WORK TO BE COMPLETED - Can the data below be set down again exactly, line for line?

DATASET SECTION -
>> begin

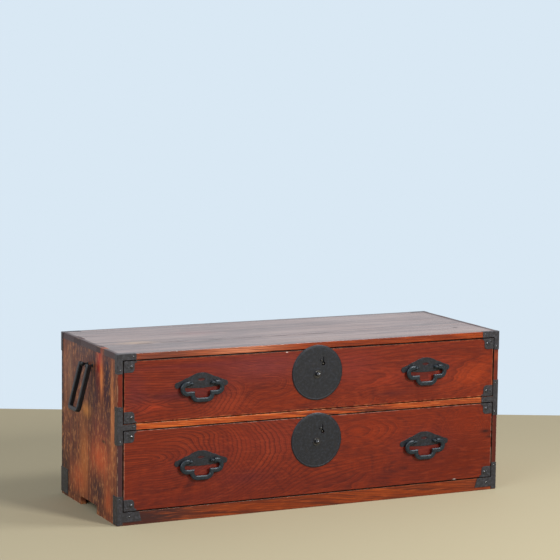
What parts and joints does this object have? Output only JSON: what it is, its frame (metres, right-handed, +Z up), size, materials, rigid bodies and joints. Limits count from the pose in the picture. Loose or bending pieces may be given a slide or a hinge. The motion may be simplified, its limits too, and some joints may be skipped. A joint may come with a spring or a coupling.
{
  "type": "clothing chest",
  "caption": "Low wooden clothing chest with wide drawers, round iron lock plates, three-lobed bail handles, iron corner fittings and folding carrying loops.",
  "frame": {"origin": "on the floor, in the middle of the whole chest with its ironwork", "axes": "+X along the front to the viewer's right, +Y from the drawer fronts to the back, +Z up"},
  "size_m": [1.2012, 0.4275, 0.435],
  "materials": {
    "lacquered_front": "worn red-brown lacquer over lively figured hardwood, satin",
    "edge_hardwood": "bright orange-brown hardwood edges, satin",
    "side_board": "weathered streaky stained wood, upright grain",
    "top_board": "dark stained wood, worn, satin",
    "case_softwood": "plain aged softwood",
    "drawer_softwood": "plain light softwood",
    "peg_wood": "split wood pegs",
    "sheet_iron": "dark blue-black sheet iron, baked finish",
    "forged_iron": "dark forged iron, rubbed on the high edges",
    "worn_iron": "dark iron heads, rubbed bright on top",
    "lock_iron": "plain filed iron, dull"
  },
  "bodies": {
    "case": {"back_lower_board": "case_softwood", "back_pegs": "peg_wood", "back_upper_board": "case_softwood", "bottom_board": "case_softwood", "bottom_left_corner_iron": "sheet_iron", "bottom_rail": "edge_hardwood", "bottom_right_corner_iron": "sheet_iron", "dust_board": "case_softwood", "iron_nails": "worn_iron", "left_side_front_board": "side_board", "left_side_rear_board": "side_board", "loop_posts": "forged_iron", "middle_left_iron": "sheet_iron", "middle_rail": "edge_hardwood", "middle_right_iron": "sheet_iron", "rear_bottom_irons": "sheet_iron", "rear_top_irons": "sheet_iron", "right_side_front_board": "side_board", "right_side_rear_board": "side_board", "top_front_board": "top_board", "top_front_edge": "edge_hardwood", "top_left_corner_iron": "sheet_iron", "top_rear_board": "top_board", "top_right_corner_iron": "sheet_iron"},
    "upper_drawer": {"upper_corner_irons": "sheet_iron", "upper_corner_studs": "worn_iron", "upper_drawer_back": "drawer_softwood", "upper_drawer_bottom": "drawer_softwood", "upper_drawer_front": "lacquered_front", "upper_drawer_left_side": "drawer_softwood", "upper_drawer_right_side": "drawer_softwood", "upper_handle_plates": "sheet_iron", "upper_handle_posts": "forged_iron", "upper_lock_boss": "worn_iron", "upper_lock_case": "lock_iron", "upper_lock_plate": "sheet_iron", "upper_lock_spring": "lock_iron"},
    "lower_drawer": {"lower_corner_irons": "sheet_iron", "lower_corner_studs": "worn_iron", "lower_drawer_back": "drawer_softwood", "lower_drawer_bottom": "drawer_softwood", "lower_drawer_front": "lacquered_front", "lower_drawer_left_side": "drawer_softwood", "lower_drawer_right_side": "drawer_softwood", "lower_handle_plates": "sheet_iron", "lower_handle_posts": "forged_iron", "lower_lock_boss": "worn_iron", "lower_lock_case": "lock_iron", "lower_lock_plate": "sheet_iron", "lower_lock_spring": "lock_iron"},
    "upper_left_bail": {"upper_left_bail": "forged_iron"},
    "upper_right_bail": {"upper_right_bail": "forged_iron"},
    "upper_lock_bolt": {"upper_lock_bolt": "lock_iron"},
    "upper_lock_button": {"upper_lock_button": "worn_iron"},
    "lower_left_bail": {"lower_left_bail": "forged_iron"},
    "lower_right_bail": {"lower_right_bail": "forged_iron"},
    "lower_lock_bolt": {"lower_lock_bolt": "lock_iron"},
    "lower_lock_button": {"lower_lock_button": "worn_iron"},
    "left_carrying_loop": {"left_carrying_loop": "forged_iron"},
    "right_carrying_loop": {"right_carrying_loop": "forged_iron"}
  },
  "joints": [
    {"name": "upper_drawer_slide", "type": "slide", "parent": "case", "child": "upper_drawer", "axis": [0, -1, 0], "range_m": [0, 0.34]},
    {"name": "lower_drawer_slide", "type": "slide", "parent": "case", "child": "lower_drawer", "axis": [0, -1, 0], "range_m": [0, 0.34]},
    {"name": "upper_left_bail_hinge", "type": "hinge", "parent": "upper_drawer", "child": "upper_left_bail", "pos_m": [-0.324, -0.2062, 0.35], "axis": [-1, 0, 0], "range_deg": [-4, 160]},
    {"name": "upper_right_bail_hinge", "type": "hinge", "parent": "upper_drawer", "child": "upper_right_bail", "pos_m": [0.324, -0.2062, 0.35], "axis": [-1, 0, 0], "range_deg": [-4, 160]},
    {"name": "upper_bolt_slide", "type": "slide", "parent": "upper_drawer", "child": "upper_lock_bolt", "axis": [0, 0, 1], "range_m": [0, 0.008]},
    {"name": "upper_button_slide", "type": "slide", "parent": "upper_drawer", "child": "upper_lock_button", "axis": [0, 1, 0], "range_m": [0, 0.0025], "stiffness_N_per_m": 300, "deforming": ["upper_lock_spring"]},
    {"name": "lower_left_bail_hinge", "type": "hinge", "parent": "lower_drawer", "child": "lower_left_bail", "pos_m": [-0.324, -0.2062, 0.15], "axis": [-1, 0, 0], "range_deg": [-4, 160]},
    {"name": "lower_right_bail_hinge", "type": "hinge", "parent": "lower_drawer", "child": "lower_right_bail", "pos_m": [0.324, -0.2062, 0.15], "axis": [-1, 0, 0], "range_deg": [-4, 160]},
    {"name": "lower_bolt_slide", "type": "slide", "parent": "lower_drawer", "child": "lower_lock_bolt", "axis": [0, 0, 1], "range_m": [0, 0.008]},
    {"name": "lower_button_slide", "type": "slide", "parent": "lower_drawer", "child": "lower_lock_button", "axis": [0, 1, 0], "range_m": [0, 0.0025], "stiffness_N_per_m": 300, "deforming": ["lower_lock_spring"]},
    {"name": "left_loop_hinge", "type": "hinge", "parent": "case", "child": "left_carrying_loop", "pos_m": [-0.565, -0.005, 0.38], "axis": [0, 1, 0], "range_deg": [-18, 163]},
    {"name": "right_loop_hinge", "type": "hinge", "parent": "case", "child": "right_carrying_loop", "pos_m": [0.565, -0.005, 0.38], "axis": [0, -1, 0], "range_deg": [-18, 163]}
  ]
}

>> end

THE COMPLETED TASK -
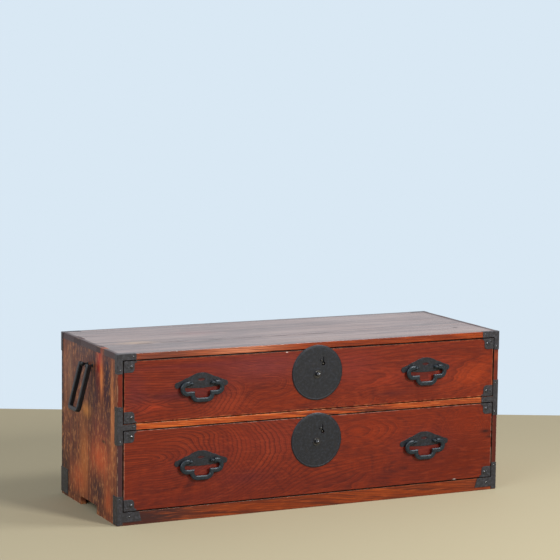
What parts and joints does this object have? Output only JSON: what it is, its frame (metres, right-handed, +Z up), size, materials, rigid bodies and joints. Limits count from the pose in the picture. Loose or bending pieces may be given a slide or a hinge. The motion may be simplified, its limits too, and some joints may be skipped. A joint may come with a spring or a coupling.
{
  "type": "clothing chest",
  "caption": "Low wooden clothing chest with wide drawers, round iron lock plates, three-lobed bail handles, iron corner fittings and folding carrying loops.",
  "frame": {"origin": "on the floor, in the middle of the whole chest with its ironwork", "axes": "+X along the front to the viewer's right, +Y from the drawer fronts to the back, +Z up"},
  "size_m": [1.2012, 0.4275, 0.435],
  "materials": {
    "lacquered_front": "worn red-brown lacquer over lively figured hardwood, satin",
    "edge_hardwood": "bright orange-brown hardwood edges, satin",
    "side_board": "weathered streaky stained wood, upright grain",
    "top_board": "dark stained wood, worn, satin",
    "case_softwood": "plain aged softwood",
    "drawer_softwood": "plain light softwood",
    "peg_wood": "split wood pegs",
    "sheet_iron": "dark blue-black sheet iron, baked finish",
    "forged_iron": "dark forged iron, rubbed on the high edges",
    "worn_iron": "dark iron heads, rubbed bright on top",
    "lock_iron": "plain filed iron, dull"
  },
  "bodies": {
    "case": {"back_lower_board": "case_softwood", "back_pegs": "peg_wood", "back_upper_board": "case_softwood", "bottom_board": "case_softwood", "bottom_left_corner_iron": "sheet_iron", "bottom_rail": "edge_hardwood", "bottom_right_corner_iron": "sheet_iron", "dust_board": "case_softwood", "iron_nails": "worn_iron", "left_side_front_board": "side_board", "left_side_rear_board": "side_board", "loop_posts": "forged_iron", "middle_left_iron": "sheet_iron", "middle_rail": "edge_hardwood", "middle_right_iron": "sheet_iron", "rear_bottom_irons": "sheet_iron", "rear_top_irons": "sheet_iron", "right_side_front_board": "side_board", "right_side_rear_board": "side_board", "top_front_board": "top_board", "top_front_edge": "edge_hardwood", "top_left_corner_iron": "sheet_iron", "top_rear_board": "top_board", "top_right_corner_iron": "sheet_iron"},
    "upper_drawer": {"upper_corner_irons": "sheet_iron", "upper_corner_studs": "worn_iron", "upper_drawer_back": "drawer_softwood", "upper_drawer_bottom": "drawer_softwood", "upper_drawer_front": "lacquered_front", "upper_drawer_left_side": "drawer_softwood", "upper_drawer_right_side": "drawer_softwood", "upper_handle_plates": "sheet_iron", "upper_handle_posts": "forged_iron", "upper_lock_boss": "worn_iron", "upper_lock_case": "lock_iron", "upper_lock_plate": "sheet_iron", "upper_lock_spring": "lock_iron"},
    "lower_drawer": {"lower_corner_irons": "sheet_iron", "lower_corner_studs": "worn_iron", "lower_drawer_back": "drawer_softwood", "lower_drawer_bottom": "drawer_softwood", "lower_drawer_front": "lacquered_front", "lower_drawer_left_side": "drawer_softwood", "lower_drawer_right_side": "drawer_softwood", "lower_handle_plates": "sheet_iron", "lower_handle_posts": "forged_iron", "lower_lock_boss": "worn_iron", "lower_lock_case": "lock_iron", "lower_lock_plate": "sheet_iron", "lower_lock_spring": "lock_iron"},
    "upper_left_bail": {"upper_left_bail": "forged_iron"},
    "upper_right_bail": {"upper_right_bail": "forged_iron"},
    "upper_lock_bolt": {"upper_lock_bolt": "lock_iron"},
    "upper_lock_button": {"upper_lock_button": "worn_iron"},
    "lower_left_bail": {"lower_left_bail": "forged_iron"},
    "lower_right_bail": {"lower_right_bail": "forged_iron"},
    "lower_lock_bolt": {"lower_lock_bolt": "lock_iron"},
    "lower_lock_button": {"lower_lock_button": "worn_iron"},
    "left_carrying_loop": {"left_carrying_loop": "forged_iron"},
    "right_carrying_loop": {"right_carrying_loop": "forged_iron"}
  },
  "joints": [
    {"name": "upper_drawer_slide", "type": "slide", "parent": "case", "child": "upper_drawer", "axis": [0, -1, 0], "range_m": [0, 0.34]},
    {"name": "lower_drawer_slide", "type": "slide", "parent": "case", "child": "lower_drawer", "axis": [0, -1, 0], "range_m": [0, 0.34]},
    {"name": "upper_left_bail_hinge", "type": "hinge", "parent": "upper_drawer", "child": "upper_left_bail", "pos_m": [-0.324, -0.2062, 0.35], "axis": [-1, 0, 0], "range_deg": [-4, 160]},
    {"name": "upper_right_bail_hinge", "type": "hinge", "parent": "upper_drawer", "child": "upper_right_bail", "pos_m": [0.324, -0.2062, 0.35], "axis": [-1, 0, 0], "range_deg": [-4, 160]},
    {"name": "upper_bolt_slide", "type": "slide", "parent": "upper_drawer", "child": "upper_lock_bolt", "axis": [0, 0, 1], "range_m": [0, 0.008]},
    {"name": "upper_button_slide", "type": "slide", "parent": "upper_drawer", "child": "upper_lock_button", "axis": [0, 1, 0], "range_m": [0, 0.0025], "stiffness_N_per_m": 300, "deforming": ["upper_lock_spring"]},
    {"name": "lower_left_bail_hinge", "type": "hinge", "parent": "lower_drawer", "child": "lower_left_bail", "pos_m": [-0.324, -0.2062, 0.15], "axis": [-1, 0, 0], "range_deg": [-4, 160]},
    {"name": "lower_right_bail_hinge", "type": "hinge", "parent": "lower_drawer", "child": "lower_right_bail", "pos_m": [0.324, -0.2062, 0.15], "axis": [-1, 0, 0], "range_deg": [-4, 160]},
    {"name": "lower_bolt_slide", "type": "slide", "parent": "lower_drawer", "child": "lower_lock_bolt", "axis": [0, 0, 1], "range_m": [0, 0.008]},
    {"name": "lower_button_slide", "type": "slide", "parent": "lower_drawer", "child": "lower_lock_button", "axis": [0, 1, 0], "range_m": [0, 0.0025], "stiffness_N_per_m": 300, "deforming": ["lower_lock_spring"]},
    {"name": "left_loop_hinge", "type": "hinge", "parent": "case", "child": "left_carrying_loop", "pos_m": [-0.565, -0.005, 0.38], "axis": [0, 1, 0], "range_deg": [-18, 163]},
    {"name": "right_loop_hinge", "type": "hinge", "parent": "case", "child": "right_carrying_loop", "pos_m": [0.565, -0.005, 0.38], "axis": [0, -1, 0], "range_deg": [-18, 163]}
  ]
}